======== Available data ========

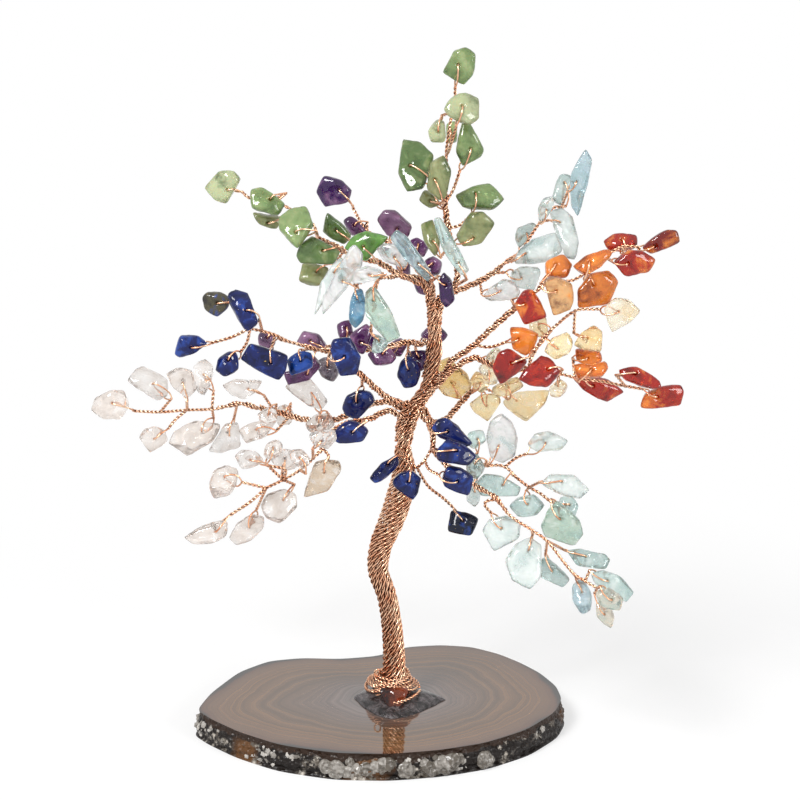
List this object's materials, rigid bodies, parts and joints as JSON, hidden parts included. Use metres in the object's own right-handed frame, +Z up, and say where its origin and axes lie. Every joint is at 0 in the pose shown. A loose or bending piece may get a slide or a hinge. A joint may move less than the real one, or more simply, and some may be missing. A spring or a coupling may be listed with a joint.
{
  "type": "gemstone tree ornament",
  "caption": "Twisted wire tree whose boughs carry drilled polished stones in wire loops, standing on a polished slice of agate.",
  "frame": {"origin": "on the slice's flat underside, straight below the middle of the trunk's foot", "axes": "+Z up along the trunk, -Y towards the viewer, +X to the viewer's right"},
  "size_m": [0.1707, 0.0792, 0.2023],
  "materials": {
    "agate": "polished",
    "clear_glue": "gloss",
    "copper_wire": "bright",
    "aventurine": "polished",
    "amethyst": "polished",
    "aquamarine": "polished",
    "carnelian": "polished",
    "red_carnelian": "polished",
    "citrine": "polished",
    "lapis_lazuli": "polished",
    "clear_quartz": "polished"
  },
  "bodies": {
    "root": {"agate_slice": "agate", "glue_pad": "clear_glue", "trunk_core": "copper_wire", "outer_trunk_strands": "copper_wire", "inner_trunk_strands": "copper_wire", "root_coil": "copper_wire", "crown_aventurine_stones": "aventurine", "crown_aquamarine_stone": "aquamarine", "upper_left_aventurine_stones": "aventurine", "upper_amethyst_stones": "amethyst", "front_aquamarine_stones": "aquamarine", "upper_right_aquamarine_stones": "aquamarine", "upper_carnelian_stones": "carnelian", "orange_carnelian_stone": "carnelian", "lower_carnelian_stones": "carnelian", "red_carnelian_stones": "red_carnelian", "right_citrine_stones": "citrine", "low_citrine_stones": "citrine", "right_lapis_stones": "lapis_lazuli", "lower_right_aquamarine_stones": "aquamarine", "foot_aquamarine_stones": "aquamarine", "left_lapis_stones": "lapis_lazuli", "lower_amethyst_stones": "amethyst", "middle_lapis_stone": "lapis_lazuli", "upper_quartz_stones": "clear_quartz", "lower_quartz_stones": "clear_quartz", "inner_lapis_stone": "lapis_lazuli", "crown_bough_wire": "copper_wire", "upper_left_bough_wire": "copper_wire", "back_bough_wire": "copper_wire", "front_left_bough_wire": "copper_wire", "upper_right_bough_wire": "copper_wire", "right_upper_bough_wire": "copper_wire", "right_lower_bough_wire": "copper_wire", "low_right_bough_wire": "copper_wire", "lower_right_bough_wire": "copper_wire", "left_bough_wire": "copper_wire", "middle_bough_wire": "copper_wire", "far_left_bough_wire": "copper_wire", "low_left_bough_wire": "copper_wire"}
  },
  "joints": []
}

========

Work required ->
Restate the listing in full, word for word.

Exercise solution ->
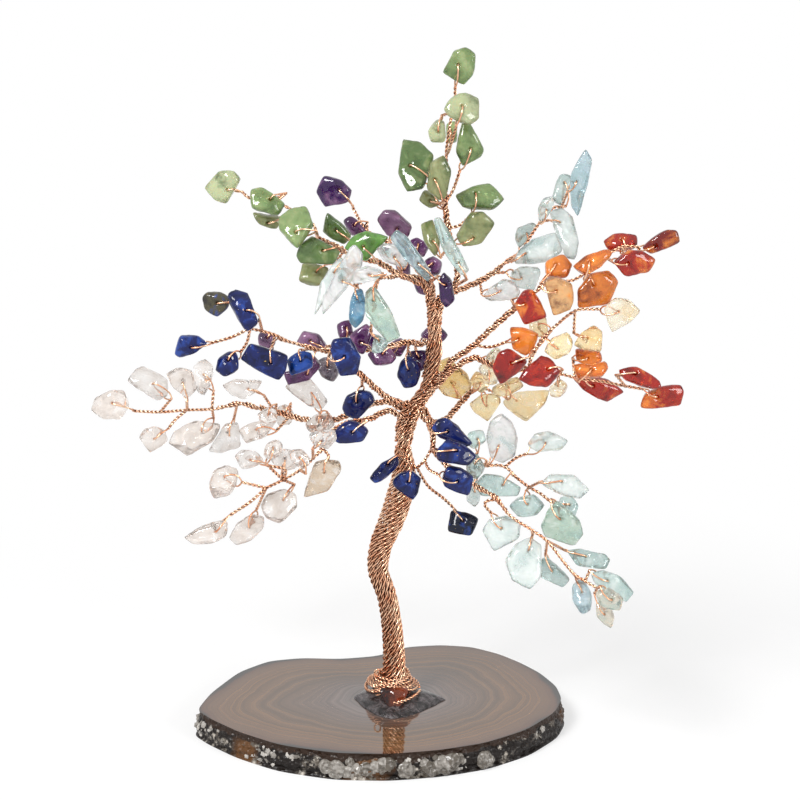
List this object's materials, rigid bodies, parts and joints as JSON, hidden parts included. Use metres in the object's own right-handed frame, +Z up, and say where its origin and axes lie. Every joint is at 0 in the pose shown. A loose or bending piece may get a slide or a hinge. A joint may move less than the real one, or more simply, and some may be missing. A spring or a coupling may be listed with a joint.
{
  "type": "gemstone tree ornament",
  "caption": "Twisted wire tree whose boughs carry drilled polished stones in wire loops, standing on a polished slice of agate.",
  "frame": {"origin": "on the slice's flat underside, straight below the middle of the trunk's foot", "axes": "+Z up along the trunk, -Y towards the viewer, +X to the viewer's right"},
  "size_m": [0.1707, 0.0792, 0.2023],
  "materials": {
    "agate": "polished",
    "clear_glue": "gloss",
    "copper_wire": "bright",
    "aventurine": "polished",
    "amethyst": "polished",
    "aquamarine": "polished",
    "carnelian": "polished",
    "red_carnelian": "polished",
    "citrine": "polished",
    "lapis_lazuli": "polished",
    "clear_quartz": "polished"
  },
  "bodies": {
    "root": {"agate_slice": "agate", "glue_pad": "clear_glue", "trunk_core": "copper_wire", "outer_trunk_strands": "copper_wire", "inner_trunk_strands": "copper_wire", "root_coil": "copper_wire", "crown_aventurine_stones": "aventurine", "crown_aquamarine_stone": "aquamarine", "upper_left_aventurine_stones": "aventurine", "upper_amethyst_stones": "amethyst", "front_aquamarine_stones": "aquamarine", "upper_right_aquamarine_stones": "aquamarine", "upper_carnelian_stones": "carnelian", "orange_carnelian_stone": "carnelian", "lower_carnelian_stones": "carnelian", "red_carnelian_stones": "red_carnelian", "right_citrine_stones": "citrine", "low_citrine_stones": "citrine", "right_lapis_stones": "lapis_lazuli", "lower_right_aquamarine_stones": "aquamarine", "foot_aquamarine_stones": "aquamarine", "left_lapis_stones": "lapis_lazuli", "lower_amethyst_stones": "amethyst", "middle_lapis_stone": "lapis_lazuli", "upper_quartz_stones": "clear_quartz", "lower_quartz_stones": "clear_quartz", "inner_lapis_stone": "lapis_lazuli", "crown_bough_wire": "copper_wire", "upper_left_bough_wire": "copper_wire", "back_bough_wire": "copper_wire", "front_left_bough_wire": "copper_wire", "upper_right_bough_wire": "copper_wire", "right_upper_bough_wire": "copper_wire", "right_lower_bough_wire": "copper_wire", "low_right_bough_wire": "copper_wire", "lower_right_bough_wire": "copper_wire", "left_bough_wire": "copper_wire", "middle_bough_wire": "copper_wire", "far_left_bough_wire": "copper_wire", "low_left_bough_wire": "copper_wire"}
  },
  "joints": []
}